Les tchitalichta sont une institution culturelle clé de la Bulgarie dès l’époque du Vâzrajdaneto, que le régime communiste a particulièrement soutenu en raison de leur caractère d’organes de diffusion d’une culture populaire unifiée et emblèmes de la constitution d’une conscience culturelle bulgare. De même pour l’instituteur et le système éducatif, symboles de cette conscience et relais de l’Etat naissant (Crampton, 1993 ; Lory, 1985).

140.

Leur qualité d’intercesseurs ainsi que leurs diverses fonctions et les modalités de leur élection ont fait l’objet de lois telles que celle de 1857 sur le çorbacilik.

141.

Par exemple lors de la conspiration (zavera) de 1821 marquant l’assistance aux insurgés grecs et celle de 1835 (velcovata zavera) à Elena.

142.

« Private interests and public roles contributed to the growing power, authority, and group identity of this nascent local Christian elite ».

143.

« Through such roles in life-course rituals, the Assiros local elite cultivated an image as personal and familial benefactors. At the same time, in their capacity as local administrators of township government, the tsorbadjidhes also sponsored public holidays and ceremonial commemorations.
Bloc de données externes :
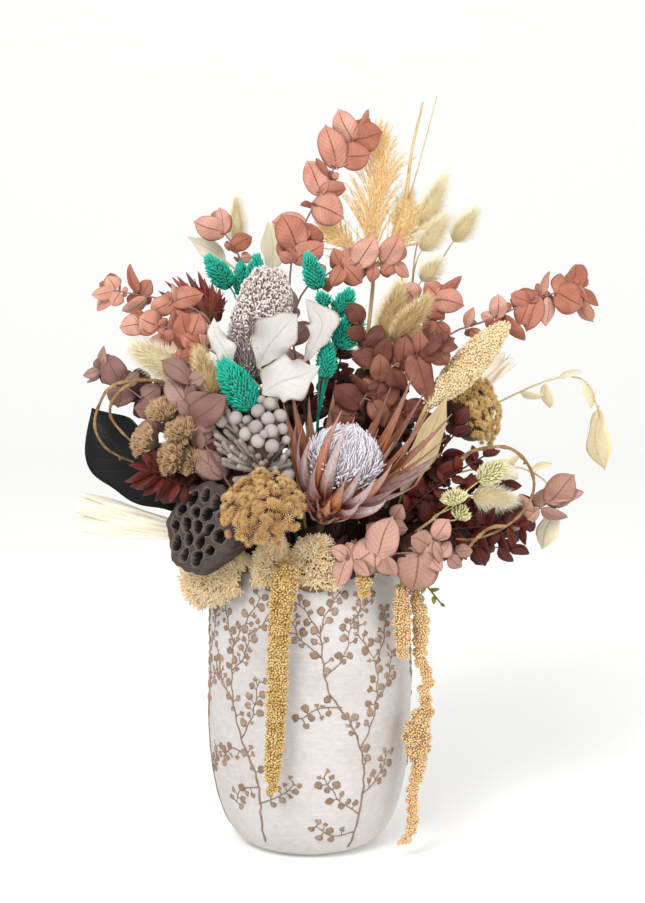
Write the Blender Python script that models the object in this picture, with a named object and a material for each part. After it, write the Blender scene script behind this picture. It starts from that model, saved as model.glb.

Some of these where local in character, such as the kourbani, promoting the notion of a local community ».

144.

« After september 9, 1944 the class and Party approach introduced a new element – the image of the bulgarian chorbadjiya (big landlord), a ruthless exploiter, as a peer to the Turk ». Il y a compétition, en arrière-plan, pour le sens de la Renaissance nationale : lutte bourgeoise, donc pré-prolétaire, dont la révolution socialiste se veut l’achèvement, tout comme la vulgate marxiste situe la dictature du prolétariat et l’instauration du communisme comme étapes suprêmes couronnant un premier processus historique d’affranchissement économique : la bourgeoisie et le capitalisme.

145.

Le terme est ainsi rendu en français par Assia Popova (1995).